SHORT PROBLEM:
Below is the data. Give it again, complete and exact.
★ ★ ★ ★
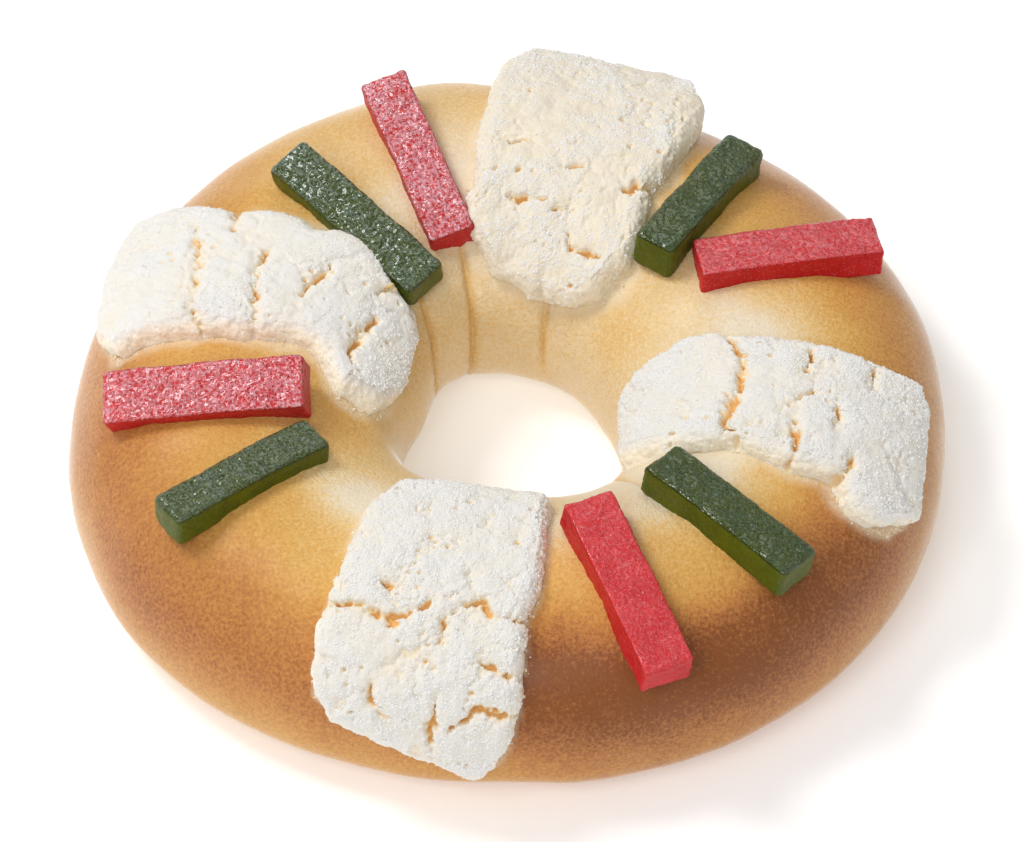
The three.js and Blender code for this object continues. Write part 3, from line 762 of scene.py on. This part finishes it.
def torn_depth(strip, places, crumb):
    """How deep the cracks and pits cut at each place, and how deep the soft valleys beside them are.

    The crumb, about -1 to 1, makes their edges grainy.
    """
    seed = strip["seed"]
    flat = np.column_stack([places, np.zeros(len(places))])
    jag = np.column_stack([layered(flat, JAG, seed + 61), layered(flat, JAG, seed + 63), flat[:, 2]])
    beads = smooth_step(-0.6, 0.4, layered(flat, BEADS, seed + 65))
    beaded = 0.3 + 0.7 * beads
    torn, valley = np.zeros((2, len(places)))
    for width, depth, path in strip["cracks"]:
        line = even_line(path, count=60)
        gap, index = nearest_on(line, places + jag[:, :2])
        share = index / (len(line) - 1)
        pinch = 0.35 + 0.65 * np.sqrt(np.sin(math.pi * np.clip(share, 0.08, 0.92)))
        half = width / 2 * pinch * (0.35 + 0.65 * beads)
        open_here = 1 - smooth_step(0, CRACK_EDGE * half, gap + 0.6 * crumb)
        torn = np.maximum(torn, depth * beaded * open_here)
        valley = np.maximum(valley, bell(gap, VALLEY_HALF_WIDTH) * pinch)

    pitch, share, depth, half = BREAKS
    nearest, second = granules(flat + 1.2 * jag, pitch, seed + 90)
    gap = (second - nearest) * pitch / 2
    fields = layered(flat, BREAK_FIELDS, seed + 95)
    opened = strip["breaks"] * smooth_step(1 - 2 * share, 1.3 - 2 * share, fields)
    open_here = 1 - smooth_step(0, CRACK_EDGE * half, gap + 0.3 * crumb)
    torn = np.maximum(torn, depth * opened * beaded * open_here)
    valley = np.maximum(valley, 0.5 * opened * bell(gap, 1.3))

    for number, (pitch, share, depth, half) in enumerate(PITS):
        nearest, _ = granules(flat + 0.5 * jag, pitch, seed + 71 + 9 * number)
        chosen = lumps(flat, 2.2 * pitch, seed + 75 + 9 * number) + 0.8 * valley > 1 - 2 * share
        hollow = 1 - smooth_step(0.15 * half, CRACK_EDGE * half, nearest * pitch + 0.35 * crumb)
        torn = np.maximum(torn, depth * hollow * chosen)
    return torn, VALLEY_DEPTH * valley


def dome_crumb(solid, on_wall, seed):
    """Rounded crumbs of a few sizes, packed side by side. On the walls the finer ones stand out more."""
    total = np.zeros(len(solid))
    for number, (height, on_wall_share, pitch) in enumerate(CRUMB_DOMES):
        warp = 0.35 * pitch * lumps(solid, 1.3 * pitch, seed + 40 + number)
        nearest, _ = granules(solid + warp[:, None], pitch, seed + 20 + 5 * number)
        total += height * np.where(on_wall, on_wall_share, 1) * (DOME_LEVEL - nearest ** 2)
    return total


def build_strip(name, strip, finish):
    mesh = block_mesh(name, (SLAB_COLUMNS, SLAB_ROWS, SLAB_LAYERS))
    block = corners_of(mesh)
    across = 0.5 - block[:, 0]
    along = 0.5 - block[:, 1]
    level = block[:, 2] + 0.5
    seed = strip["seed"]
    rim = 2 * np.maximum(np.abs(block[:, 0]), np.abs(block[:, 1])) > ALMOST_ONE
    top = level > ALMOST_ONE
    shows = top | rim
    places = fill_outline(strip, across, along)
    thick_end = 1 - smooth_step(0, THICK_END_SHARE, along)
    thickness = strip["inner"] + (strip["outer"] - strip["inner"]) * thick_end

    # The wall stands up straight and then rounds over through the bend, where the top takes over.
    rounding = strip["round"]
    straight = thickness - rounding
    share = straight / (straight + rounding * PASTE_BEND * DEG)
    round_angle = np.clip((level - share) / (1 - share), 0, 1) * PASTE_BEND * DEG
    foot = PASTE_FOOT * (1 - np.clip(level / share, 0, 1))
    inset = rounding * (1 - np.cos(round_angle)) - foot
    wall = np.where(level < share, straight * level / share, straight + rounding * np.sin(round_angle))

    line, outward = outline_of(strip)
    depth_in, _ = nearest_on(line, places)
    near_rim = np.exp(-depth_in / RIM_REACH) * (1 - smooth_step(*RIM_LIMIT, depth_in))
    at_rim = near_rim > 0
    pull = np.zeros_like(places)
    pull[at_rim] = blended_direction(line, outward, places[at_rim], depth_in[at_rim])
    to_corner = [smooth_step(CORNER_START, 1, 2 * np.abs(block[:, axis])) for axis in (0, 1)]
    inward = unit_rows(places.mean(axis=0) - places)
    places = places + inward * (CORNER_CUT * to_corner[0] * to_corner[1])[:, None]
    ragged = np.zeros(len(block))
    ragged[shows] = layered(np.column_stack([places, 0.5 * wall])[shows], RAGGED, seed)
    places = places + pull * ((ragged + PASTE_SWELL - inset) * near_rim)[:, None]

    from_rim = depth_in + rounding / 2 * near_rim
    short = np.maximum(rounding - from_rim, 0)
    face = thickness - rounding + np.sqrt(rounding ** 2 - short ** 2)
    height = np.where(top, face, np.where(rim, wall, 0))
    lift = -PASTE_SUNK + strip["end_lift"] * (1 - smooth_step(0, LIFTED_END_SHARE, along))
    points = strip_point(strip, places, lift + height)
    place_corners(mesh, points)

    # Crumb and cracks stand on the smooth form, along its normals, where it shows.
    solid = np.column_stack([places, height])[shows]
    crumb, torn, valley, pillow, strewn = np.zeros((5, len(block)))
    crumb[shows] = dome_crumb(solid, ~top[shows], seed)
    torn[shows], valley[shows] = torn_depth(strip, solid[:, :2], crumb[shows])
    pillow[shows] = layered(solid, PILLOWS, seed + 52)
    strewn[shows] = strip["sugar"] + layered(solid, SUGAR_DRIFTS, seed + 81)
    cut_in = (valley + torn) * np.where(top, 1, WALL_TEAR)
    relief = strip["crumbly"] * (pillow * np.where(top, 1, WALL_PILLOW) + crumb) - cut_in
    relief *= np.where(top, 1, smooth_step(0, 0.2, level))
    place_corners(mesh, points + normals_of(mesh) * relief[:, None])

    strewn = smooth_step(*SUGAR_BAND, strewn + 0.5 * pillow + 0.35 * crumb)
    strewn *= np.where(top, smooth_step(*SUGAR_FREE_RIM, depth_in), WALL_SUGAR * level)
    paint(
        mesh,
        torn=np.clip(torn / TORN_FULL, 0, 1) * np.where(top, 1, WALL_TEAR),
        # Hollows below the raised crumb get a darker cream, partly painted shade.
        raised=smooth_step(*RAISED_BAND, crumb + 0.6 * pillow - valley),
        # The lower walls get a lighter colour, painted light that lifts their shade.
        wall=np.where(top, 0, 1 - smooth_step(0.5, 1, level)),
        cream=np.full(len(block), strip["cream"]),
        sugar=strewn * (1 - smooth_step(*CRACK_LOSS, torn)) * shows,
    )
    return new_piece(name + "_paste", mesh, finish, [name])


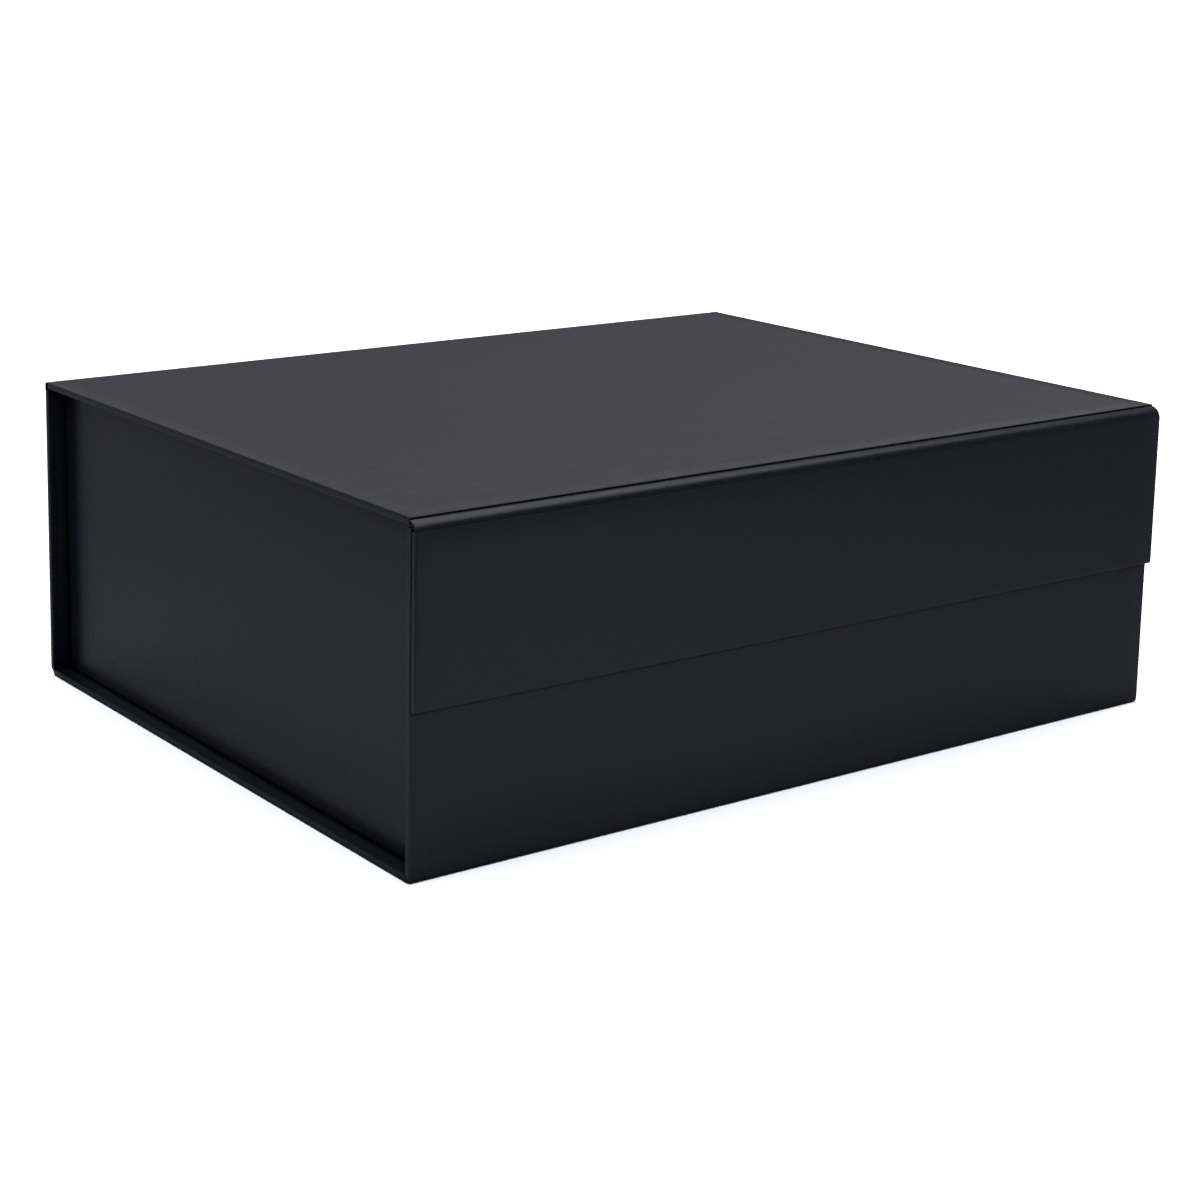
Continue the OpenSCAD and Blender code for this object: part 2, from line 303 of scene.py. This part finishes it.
★ ★ ★ ★
FINISHED ANSWER:
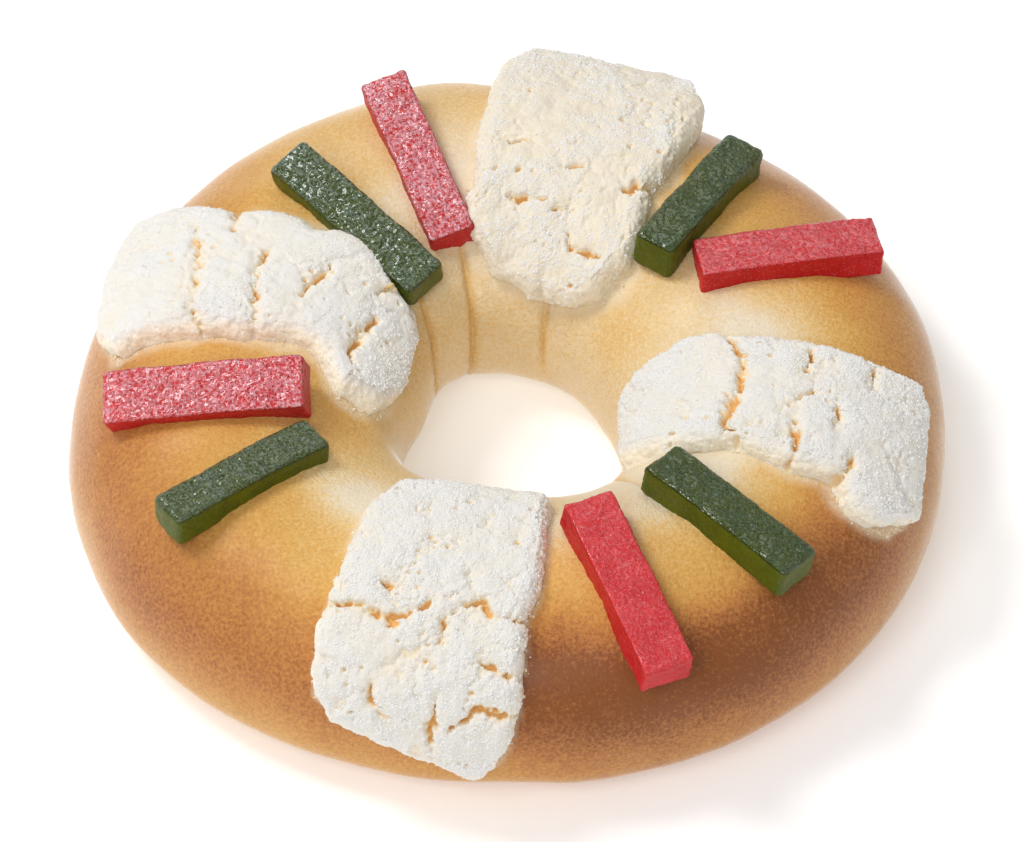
The three.js and Blender code for this object continues. Write part 3, from line 762 of scene.py on. This part finishes it.
def torn_depth(strip, places, crumb):
    """How deep the cracks and pits cut at each place, and how deep the soft valleys beside them are.

    The crumb, about -1 to 1, makes their edges grainy.
    """
    seed = strip["seed"]
    flat = np.column_stack([places, np.zeros(len(places))])
    jag = np.column_stack([layered(flat, JAG, seed + 61), layered(flat, JAG, seed + 63), flat[:, 2]])
    beads = smooth_step(-0.6, 0.4, layered(flat, BEADS, seed + 65))
    beaded = 0.3 + 0.7 * beads
    torn, valley = np.zeros((2, len(places)))
    for width, depth, path in strip["cracks"]:
        line = even_line(path, count=60)
        gap, index = nearest_on(line, places + jag[:, :2])
        share = index / (len(line) - 1)
        pinch = 0.35 + 0.65 * np.sqrt(np.sin(math.pi * np.clip(share, 0.08, 0.92)))
        half = width / 2 * pinch * (0.35 + 0.65 * beads)
        open_here = 1 - smooth_step(0, CRACK_EDGE * half, gap + 0.6 * crumb)
        torn = np.maximum(torn, depth * beaded * open_here)
        valley = np.maximum(valley, bell(gap, VALLEY_HALF_WIDTH) * pinch)

    pitch, share, depth, half = BREAKS
    nearest, second = granules(flat + 1.2 * jag, pitch, seed + 90)
    gap = (second - nearest) * pitch / 2
    fields = layered(flat, BREAK_FIELDS, seed + 95)
    opened = strip["breaks"] * smooth_step(1 - 2 * share, 1.3 - 2 * share, fields)
    open_here = 1 - smooth_step(0, CRACK_EDGE * half, gap + 0.3 * crumb)
    torn = np.maximum(torn, depth * opened * beaded * open_here)
    valley = np.maximum(valley, 0.5 * opened * bell(gap, 1.3))

    for number, (pitch, share, depth, half) in enumerate(PITS):
        nearest, _ = granules(flat + 0.5 * jag, pitch, seed + 71 + 9 * number)
        chosen = lumps(flat, 2.2 * pitch, seed + 75 + 9 * number) + 0.8 * valley > 1 - 2 * share
        hollow = 1 - smooth_step(0.15 * half, CRACK_EDGE * half, nearest * pitch + 0.35 * crumb)
        torn = np.maximum(torn, depth * hollow * chosen)
    return torn, VALLEY_DEPTH * valley


def dome_crumb(solid, on_wall, seed):
    """Rounded crumbs of a few sizes, packed side by side. On the walls the finer ones stand out more."""
    total = np.zeros(len(solid))
    for number, (height, on_wall_share, pitch) in enumerate(CRUMB_DOMES):
        warp = 0.35 * pitch * lumps(solid, 1.3 * pitch, seed + 40 + number)
        nearest, _ = granules(solid + warp[:, None], pitch, seed + 20 + 5 * number)
        total += height * np.where(on_wall, on_wall_share, 1) * (DOME_LEVEL - nearest ** 2)
    return total


def build_strip(name, strip, finish):
    mesh = block_mesh(name, (SLAB_COLUMNS, SLAB_ROWS, SLAB_LAYERS))
    block = corners_of(mesh)
    across = 0.5 - block[:, 0]
    along = 0.5 - block[:, 1]
    level = block[:, 2] + 0.5
    seed = strip["seed"]
    rim = 2 * np.maximum(np.abs(block[:, 0]), np.abs(block[:, 1])) > ALMOST_ONE
    top = level > ALMOST_ONE
    shows = top | rim
    places = fill_outline(strip, across, along)
    thick_end = 1 - smooth_step(0, THICK_END_SHARE, along)
    thickness = strip["inner"] + (strip["outer"] - strip["inner"]) * thick_end

    # The wall stands up straight and then rounds over through the bend, where the top takes over.
    rounding = strip["round"]
    straight = thickness - rounding
    share = straight / (straight + rounding * PASTE_BEND * DEG)
    round_angle = np.clip((level - share) / (1 - share), 0, 1) * PASTE_BEND * DEG
    foot = PASTE_FOOT * (1 - np.clip(level / share, 0, 1))
    inset = rounding * (1 - np.cos(round_angle)) - foot
    wall = np.where(level < share, straight * level / share, straight + rounding * np.sin(round_angle))

    line, outward = outline_of(strip)
    depth_in, _ = nearest_on(line, places)
    near_rim = np.exp(-depth_in / RIM_REACH) * (1 - smooth_step(*RIM_LIMIT, depth_in))
    at_rim = near_rim > 0
    pull = np.zeros_like(places)
    pull[at_rim] = blended_direction(line, outward, places[at_rim], depth_in[at_rim])
    to_corner = [smooth_step(CORNER_START, 1, 2 * np.abs(block[:, axis])) for axis in (0, 1)]
    inward = unit_rows(places.mean(axis=0) - places)
    places = places + inward * (CORNER_CUT * to_corner[0] * to_corner[1])[:, None]
    ragged = np.zeros(len(block))
    ragged[shows] = layered(np.column_stack([places, 0.5 * wall])[shows], RAGGED, seed)
    places = places + pull * ((ragged + PASTE_SWELL - inset) * near_rim)[:, None]

    from_rim = depth_in + rounding / 2 * near_rim
    short = np.maximum(rounding - from_rim, 0)
    face = thickness - rounding + np.sqrt(rounding ** 2 - short ** 2)
    height = np.where(top, face, np.where(rim, wall, 0))
    lift = -PASTE_SUNK + strip["end_lift"] * (1 - smooth_step(0, LIFTED_END_SHARE, along))
    points = strip_point(strip, places, lift + height)
    place_corners(mesh, points)

    # Crumb and cracks stand on the smooth form, along its normals, where it shows.
    solid = np.column_stack([places, height])[shows]
    crumb, torn, valley, pillow, strewn = np.zeros((5, len(block)))
    crumb[shows] = dome_crumb(solid, ~top[shows], seed)
    torn[shows], valley[shows] = torn_depth(strip, solid[:, :2], crumb[shows])
    pillow[shows] = layered(solid, PILLOWS, seed + 52)
    strewn[shows] = strip["sugar"] + layered(solid, SUGAR_DRIFTS, seed + 81)
    cut_in = (valley + torn) * np.where(top, 1, WALL_TEAR)
    relief = strip["crumbly"] * (pillow * np.where(top, 1, WALL_PILLOW) + crumb) - cut_in
    relief *= np.where(top, 1, smooth_step(0, 0.2, level))
    place_corners(mesh, points + normals_of(mesh) * relief[:, None])

    strewn = smooth_step(*SUGAR_BAND, strewn + 0.5 * pillow + 0.35 * crumb)
    strewn *= np.where(top, smooth_step(*SUGAR_FREE_RIM, depth_in), WALL_SUGAR * level)
    paint(
        mesh,
        torn=np.clip(torn / TORN_FULL, 0, 1) * np.where(top, 1, WALL_TEAR),
        # Hollows below the raised crumb get a darker cream, partly painted shade.
        raised=smooth_step(*RAISED_BAND, crumb + 0.6 * pillow - valley),
        # The lower walls get a lighter colour, painted light that lifts their shade.
        wall=np.where(top, 0, 1 - smooth_step(0.5, 1, level)),
        cream=np.full(len(block), strip["cream"]),
        sugar=strewn * (1 - smooth_step(*CRACK_LOSS, torn)) * shows,
    )
    return new_piece(name + "_paste", mesh, finish, [name])


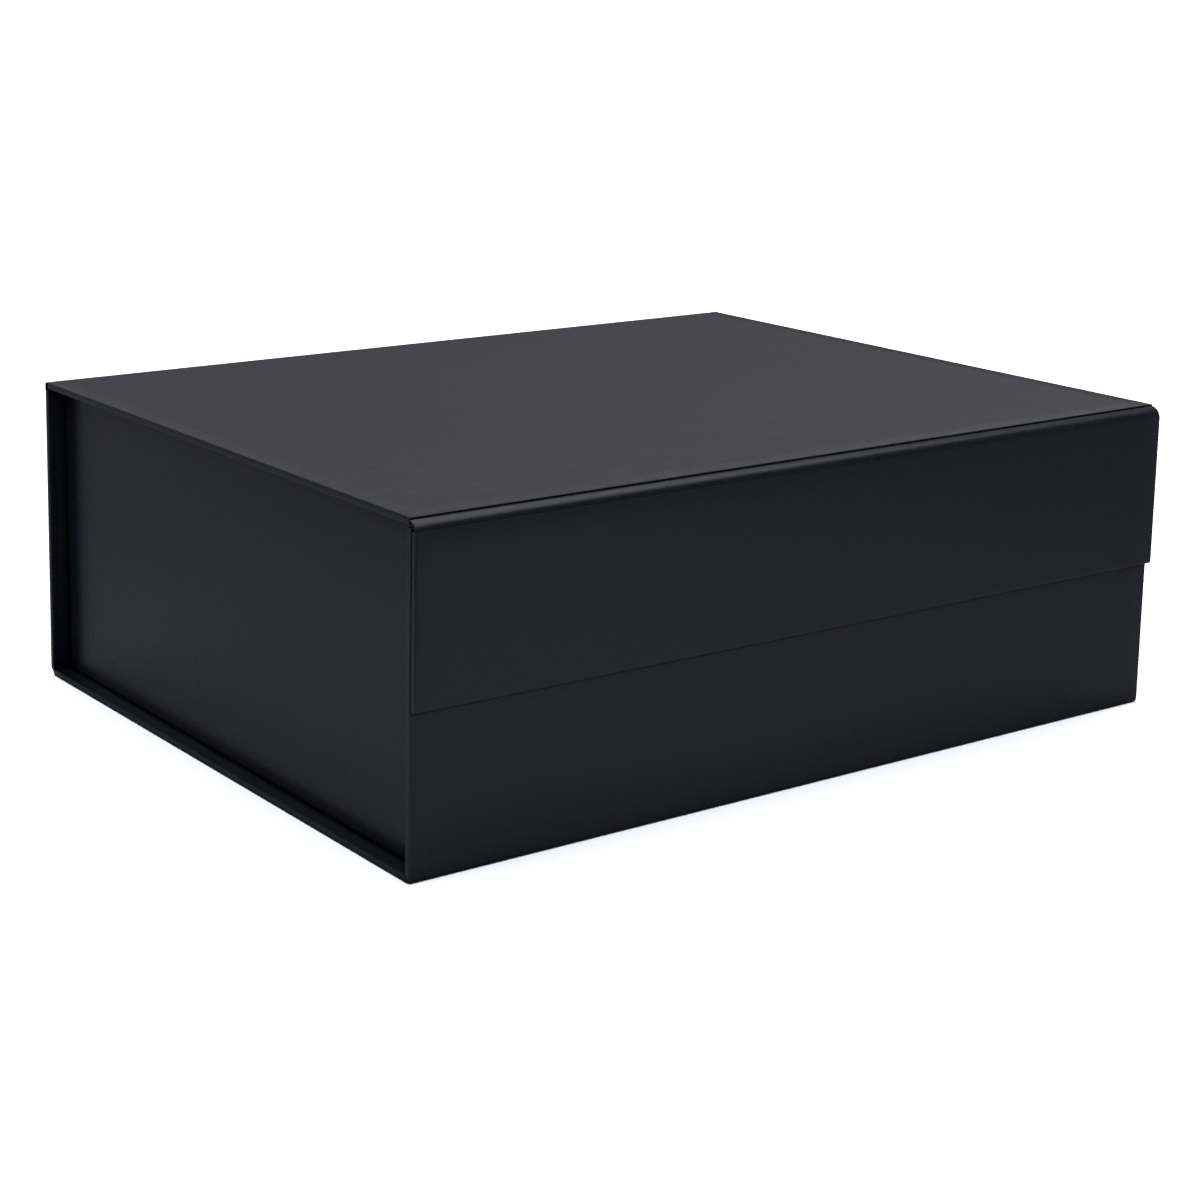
Continue the OpenSCAD and Blender code for this object: part 2, from line 303 of scene.py. This part finishes it.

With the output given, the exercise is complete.